Set exercise:
Write out the records below once more, exactly as they stand.

Supplied material:
↓

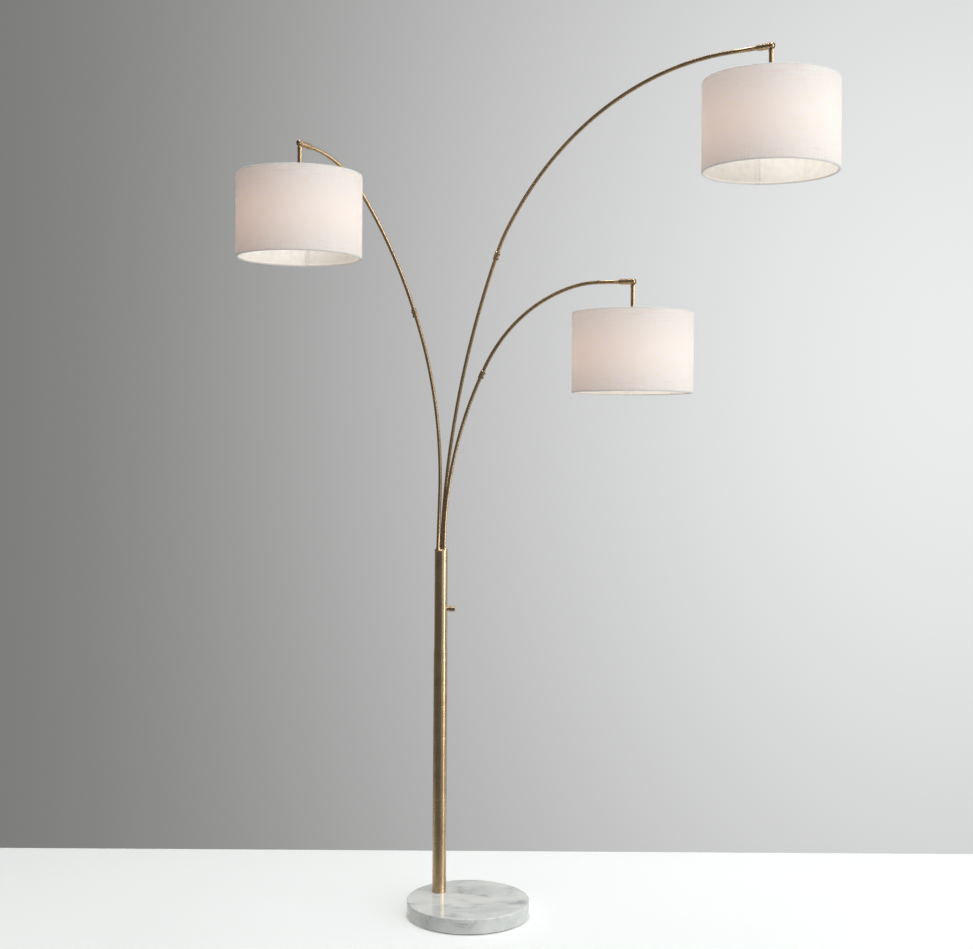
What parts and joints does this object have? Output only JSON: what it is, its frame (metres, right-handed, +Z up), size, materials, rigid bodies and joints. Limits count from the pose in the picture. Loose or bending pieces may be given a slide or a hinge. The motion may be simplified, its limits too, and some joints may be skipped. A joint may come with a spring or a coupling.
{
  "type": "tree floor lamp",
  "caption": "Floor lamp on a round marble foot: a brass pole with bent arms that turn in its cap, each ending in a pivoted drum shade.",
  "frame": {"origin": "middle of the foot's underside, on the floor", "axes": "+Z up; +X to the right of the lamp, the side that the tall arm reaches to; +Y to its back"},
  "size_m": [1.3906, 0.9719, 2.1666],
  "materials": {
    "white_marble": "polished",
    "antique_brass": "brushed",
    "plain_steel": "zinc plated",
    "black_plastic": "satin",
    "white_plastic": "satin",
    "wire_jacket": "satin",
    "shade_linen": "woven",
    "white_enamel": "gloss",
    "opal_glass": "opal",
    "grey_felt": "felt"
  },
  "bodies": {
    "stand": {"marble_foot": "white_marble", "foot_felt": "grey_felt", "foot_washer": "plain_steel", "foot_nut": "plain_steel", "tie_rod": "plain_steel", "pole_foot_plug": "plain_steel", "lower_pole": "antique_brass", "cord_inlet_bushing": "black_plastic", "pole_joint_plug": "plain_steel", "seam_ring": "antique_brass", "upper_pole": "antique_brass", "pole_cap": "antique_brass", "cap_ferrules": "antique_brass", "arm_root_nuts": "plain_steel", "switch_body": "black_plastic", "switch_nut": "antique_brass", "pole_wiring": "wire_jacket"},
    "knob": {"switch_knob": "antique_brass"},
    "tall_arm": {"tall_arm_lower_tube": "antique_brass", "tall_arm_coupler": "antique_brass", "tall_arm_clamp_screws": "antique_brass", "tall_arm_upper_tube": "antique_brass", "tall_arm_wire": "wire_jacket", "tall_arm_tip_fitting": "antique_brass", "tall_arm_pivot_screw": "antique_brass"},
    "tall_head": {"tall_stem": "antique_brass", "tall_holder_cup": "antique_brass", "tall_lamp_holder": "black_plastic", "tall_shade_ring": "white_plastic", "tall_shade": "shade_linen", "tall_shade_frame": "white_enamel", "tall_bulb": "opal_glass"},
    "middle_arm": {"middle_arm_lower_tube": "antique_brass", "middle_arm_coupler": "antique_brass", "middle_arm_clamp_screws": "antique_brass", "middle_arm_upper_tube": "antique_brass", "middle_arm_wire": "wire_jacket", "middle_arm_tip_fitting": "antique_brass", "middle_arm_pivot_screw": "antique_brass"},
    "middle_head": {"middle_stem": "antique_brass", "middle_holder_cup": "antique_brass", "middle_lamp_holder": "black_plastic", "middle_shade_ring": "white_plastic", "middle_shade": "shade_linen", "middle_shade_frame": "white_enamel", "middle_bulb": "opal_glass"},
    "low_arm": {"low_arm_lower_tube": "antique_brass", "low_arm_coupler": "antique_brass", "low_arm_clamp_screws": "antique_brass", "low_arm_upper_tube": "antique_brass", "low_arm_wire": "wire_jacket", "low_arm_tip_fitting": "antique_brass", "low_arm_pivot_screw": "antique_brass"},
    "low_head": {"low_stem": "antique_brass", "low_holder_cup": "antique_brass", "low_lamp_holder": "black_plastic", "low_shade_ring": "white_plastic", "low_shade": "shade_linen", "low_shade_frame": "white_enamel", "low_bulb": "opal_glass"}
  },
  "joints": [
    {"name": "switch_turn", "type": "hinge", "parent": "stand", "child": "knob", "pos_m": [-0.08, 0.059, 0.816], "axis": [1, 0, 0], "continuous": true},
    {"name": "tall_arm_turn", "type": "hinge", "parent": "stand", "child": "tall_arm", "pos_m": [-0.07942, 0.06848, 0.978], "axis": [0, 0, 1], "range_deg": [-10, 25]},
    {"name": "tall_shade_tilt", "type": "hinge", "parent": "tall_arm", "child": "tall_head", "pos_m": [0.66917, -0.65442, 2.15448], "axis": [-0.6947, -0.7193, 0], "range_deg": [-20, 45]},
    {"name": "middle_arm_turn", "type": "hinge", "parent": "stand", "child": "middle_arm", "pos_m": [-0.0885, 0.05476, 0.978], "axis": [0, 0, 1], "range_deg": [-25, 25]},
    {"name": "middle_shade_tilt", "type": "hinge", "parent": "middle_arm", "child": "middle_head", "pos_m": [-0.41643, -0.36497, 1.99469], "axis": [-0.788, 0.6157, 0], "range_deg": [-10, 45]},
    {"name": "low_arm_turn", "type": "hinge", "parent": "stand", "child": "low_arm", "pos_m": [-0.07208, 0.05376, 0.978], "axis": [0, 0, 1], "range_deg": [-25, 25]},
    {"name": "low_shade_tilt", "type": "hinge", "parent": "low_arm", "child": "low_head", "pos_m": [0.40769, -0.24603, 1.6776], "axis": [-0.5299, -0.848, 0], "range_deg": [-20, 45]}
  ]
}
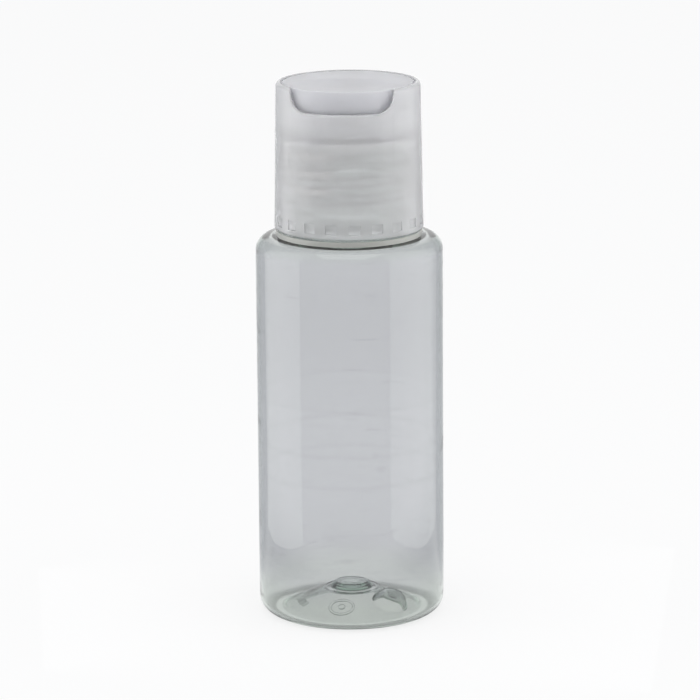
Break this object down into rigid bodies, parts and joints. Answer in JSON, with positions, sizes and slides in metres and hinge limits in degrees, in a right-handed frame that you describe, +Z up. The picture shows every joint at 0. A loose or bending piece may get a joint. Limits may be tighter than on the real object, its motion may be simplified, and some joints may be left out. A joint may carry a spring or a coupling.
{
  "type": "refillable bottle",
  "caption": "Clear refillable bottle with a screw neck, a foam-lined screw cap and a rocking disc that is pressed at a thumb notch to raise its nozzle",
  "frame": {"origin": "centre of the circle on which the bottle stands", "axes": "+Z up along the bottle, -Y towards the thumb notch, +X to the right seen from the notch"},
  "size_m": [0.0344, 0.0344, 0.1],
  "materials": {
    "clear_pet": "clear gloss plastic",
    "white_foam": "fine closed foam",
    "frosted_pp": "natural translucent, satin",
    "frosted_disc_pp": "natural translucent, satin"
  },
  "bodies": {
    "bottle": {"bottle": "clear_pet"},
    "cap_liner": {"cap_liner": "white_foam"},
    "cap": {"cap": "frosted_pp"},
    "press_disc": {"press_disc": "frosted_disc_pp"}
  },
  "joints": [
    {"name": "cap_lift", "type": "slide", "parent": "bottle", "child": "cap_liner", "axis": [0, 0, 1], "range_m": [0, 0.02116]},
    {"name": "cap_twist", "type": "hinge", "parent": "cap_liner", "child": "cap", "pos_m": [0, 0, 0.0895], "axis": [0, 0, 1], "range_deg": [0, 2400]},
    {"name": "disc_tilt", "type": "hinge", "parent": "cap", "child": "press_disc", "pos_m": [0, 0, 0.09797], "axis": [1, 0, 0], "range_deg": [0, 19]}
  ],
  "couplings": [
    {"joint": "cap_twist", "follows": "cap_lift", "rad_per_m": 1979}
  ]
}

↑

Written answer:
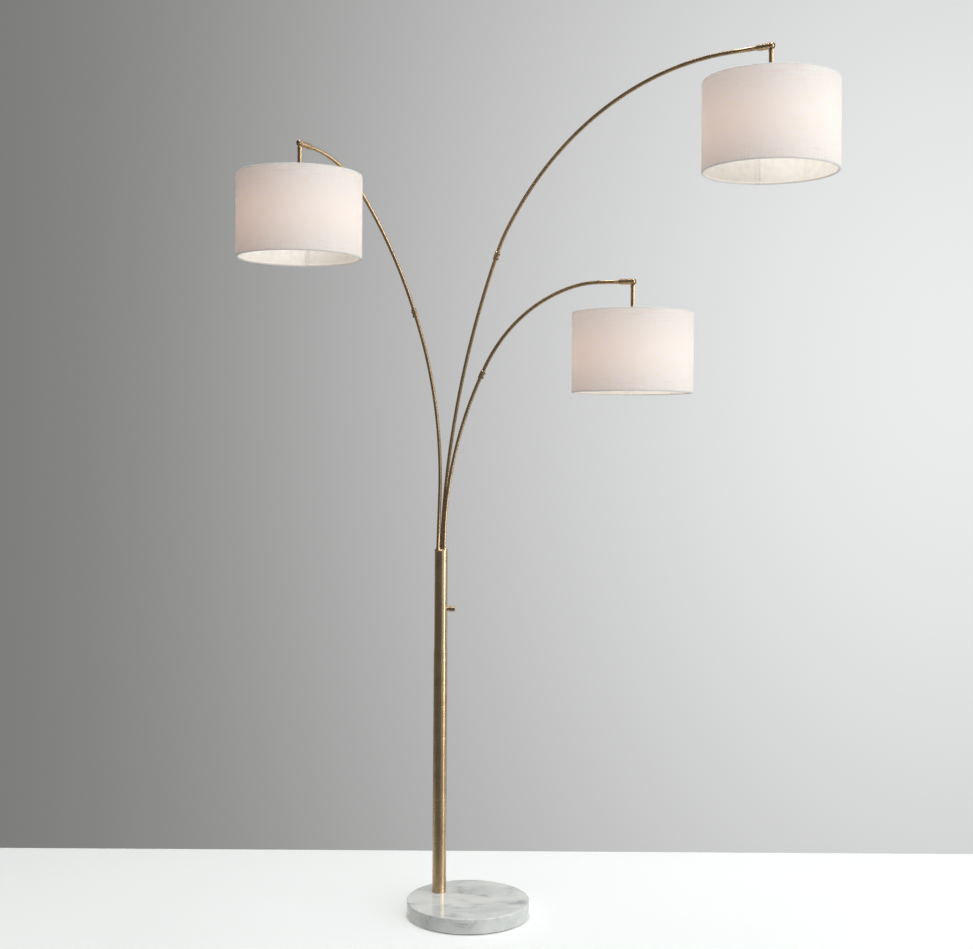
What parts and joints does this object have? Output only JSON: what it is, its frame (metres, right-handed, +Z up), size, materials, rigid bodies and joints. Limits count from the pose in the picture. Loose or bending pieces may be given a slide or a hinge. The motion may be simplified, its limits too, and some joints may be skipped. A joint may come with a spring or a coupling.
{
  "type": "tree floor lamp",
  "caption": "Floor lamp on a round marble foot: a brass pole with bent arms that turn in its cap, each ending in a pivoted drum shade.",
  "frame": {"origin": "middle of the foot's underside, on the floor", "axes": "+Z up; +X to the right of the lamp, the side that the tall arm reaches to; +Y to its back"},
  "size_m": [1.3906, 0.9719, 2.1666],
  "materials": {
    "white_marble": "polished",
    "antique_brass": "brushed",
    "plain_steel": "zinc plated",
    "black_plastic": "satin",
    "white_plastic": "satin",
    "wire_jacket": "satin",
    "shade_linen": "woven",
    "white_enamel": "gloss",
    "opal_glass": "opal",
    "grey_felt": "felt"
  },
  "bodies": {
    "stand": {"marble_foot": "white_marble", "foot_felt": "grey_felt", "foot_washer": "plain_steel", "foot_nut": "plain_steel", "tie_rod": "plain_steel", "pole_foot_plug": "plain_steel", "lower_pole": "antique_brass", "cord_inlet_bushing": "black_plastic", "pole_joint_plug": "plain_steel", "seam_ring": "antique_brass", "upper_pole": "antique_brass", "pole_cap": "antique_brass", "cap_ferrules": "antique_brass", "arm_root_nuts": "plain_steel", "switch_body": "black_plastic", "switch_nut": "antique_brass", "pole_wiring": "wire_jacket"},
    "knob": {"switch_knob": "antique_brass"},
    "tall_arm": {"tall_arm_lower_tube": "antique_brass", "tall_arm_coupler": "antique_brass", "tall_arm_clamp_screws": "antique_brass", "tall_arm_upper_tube": "antique_brass", "tall_arm_wire": "wire_jacket", "tall_arm_tip_fitting": "antique_brass", "tall_arm_pivot_screw": "antique_brass"},
    "tall_head": {"tall_stem": "antique_brass", "tall_holder_cup": "antique_brass", "tall_lamp_holder": "black_plastic", "tall_shade_ring": "white_plastic", "tall_shade": "shade_linen", "tall_shade_frame": "white_enamel", "tall_bulb": "opal_glass"},
    "middle_arm": {"middle_arm_lower_tube": "antique_brass", "middle_arm_coupler": "antique_brass", "middle_arm_clamp_screws": "antique_brass", "middle_arm_upper_tube": "antique_brass", "middle_arm_wire": "wire_jacket", "middle_arm_tip_fitting": "antique_brass", "middle_arm_pivot_screw": "antique_brass"},
    "middle_head": {"middle_stem": "antique_brass", "middle_holder_cup": "antique_brass", "middle_lamp_holder": "black_plastic", "middle_shade_ring": "white_plastic", "middle_shade": "shade_linen", "middle_shade_frame": "white_enamel", "middle_bulb": "opal_glass"},
    "low_arm": {"low_arm_lower_tube": "antique_brass", "low_arm_coupler": "antique_brass", "low_arm_clamp_screws": "antique_brass", "low_arm_upper_tube": "antique_brass", "low_arm_wire": "wire_jacket", "low_arm_tip_fitting": "antique_brass", "low_arm_pivot_screw": "antique_brass"},
    "low_head": {"low_stem": "antique_brass", "low_holder_cup": "antique_brass", "low_lamp_holder": "black_plastic", "low_shade_ring": "white_plastic", "low_shade": "shade_linen", "low_shade_frame": "white_enamel", "low_bulb": "opal_glass"}
  },
  "joints": [
    {"name": "switch_turn", "type": "hinge", "parent": "stand", "child": "knob", "pos_m": [-0.08, 0.059, 0.816], "axis": [1, 0, 0], "continuous": true},
    {"name": "tall_arm_turn", "type": "hinge", "parent": "stand", "child": "tall_arm", "pos_m": [-0.07942, 0.06848, 0.978], "axis": [0, 0, 1], "range_deg": [-10, 25]},
    {"name": "tall_shade_tilt", "type": "hinge", "parent": "tall_arm", "child": "tall_head", "pos_m": [0.66917, -0.65442, 2.15448], "axis": [-0.6947, -0.7193, 0], "range_deg": [-20, 45]},
    {"name": "middle_arm_turn", "type": "hinge", "parent": "stand", "child": "middle_arm", "pos_m": [-0.0885, 0.05476, 0.978], "axis": [0, 0, 1], "range_deg": [-25, 25]},
    {"name": "middle_shade_tilt", "type": "hinge", "parent": "middle_arm", "child": "middle_head", "pos_m": [-0.41643, -0.36497, 1.99469], "axis": [-0.788, 0.6157, 0], "range_deg": [-10, 45]},
    {"name": "low_arm_turn", "type": "hinge", "parent": "stand", "child": "low_arm", "pos_m": [-0.07208, 0.05376, 0.978], "axis": [0, 0, 1], "range_deg": [-25, 25]},
    {"name": "low_shade_tilt", "type": "hinge", "parent": "low_arm", "child": "low_head", "pos_m": [0.40769, -0.24603, 1.6776], "axis": [-0.5299, -0.848, 0], "range_deg": [-20, 45]}
  ]
}
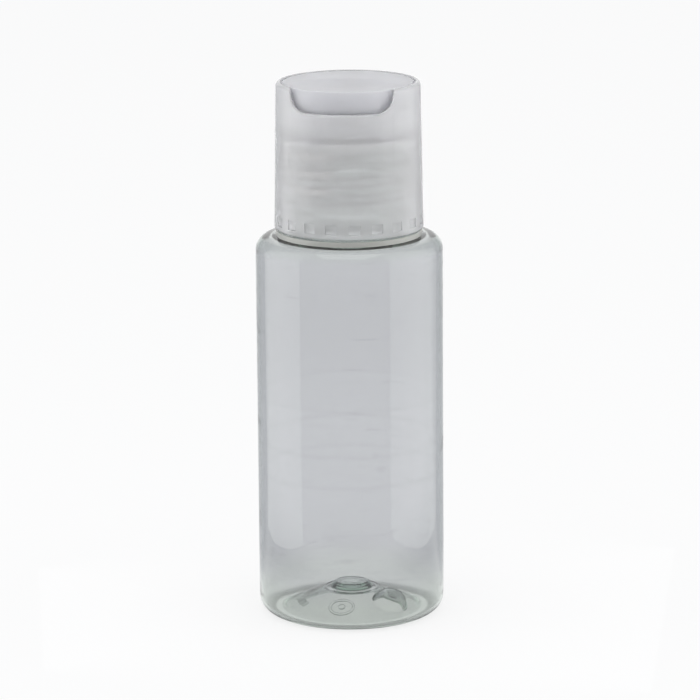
Break this object down into rigid bodies, parts and joints. Answer in JSON, with positions, sizes and slides in metres and hinge limits in degrees, in a right-handed frame that you describe, +Z up. The picture shows every joint at 0. A loose or bending piece may get a joint. Limits may be tighter than on the real object, its motion may be simplified, and some joints may be left out. A joint may carry a spring or a coupling.
{
  "type": "refillable bottle",
  "caption": "Clear refillable bottle with a screw neck, a foam-lined screw cap and a rocking disc that is pressed at a thumb notch to raise its nozzle",
  "frame": {"origin": "centre of the circle on which the bottle stands", "axes": "+Z up along the bottle, -Y towards the thumb notch, +X to the right seen from the notch"},
  "size_m": [0.0344, 0.0344, 0.1],
  "materials": {
    "clear_pet": "clear gloss plastic",
    "white_foam": "fine closed foam",
    "frosted_pp": "natural translucent, satin",
    "frosted_disc_pp": "natural translucent, satin"
  },
  "bodies": {
    "bottle": {"bottle": "clear_pet"},
    "cap_liner": {"cap_liner": "white_foam"},
    "cap": {"cap": "frosted_pp"},
    "press_disc": {"press_disc": "frosted_disc_pp"}
  },
  "joints": [
    {"name": "cap_lift", "type": "slide", "parent": "bottle", "child": "cap_liner", "axis": [0, 0, 1], "range_m": [0, 0.02116]},
    {"name": "cap_twist", "type": "hinge", "parent": "cap_liner", "child": "cap", "pos_m": [0, 0, 0.0895], "axis": [0, 0, 1], "range_deg": [0, 2400]},
    {"name": "disc_tilt", "type": "hinge", "parent": "cap", "child": "press_disc", "pos_m": [0, 0, 0.09797], "axis": [1, 0, 0], "range_deg": [0, 19]}
  ],
  "couplings": [
    {"joint": "cap_twist", "follows": "cap_lift", "rad_per_m": 1979}
  ]
}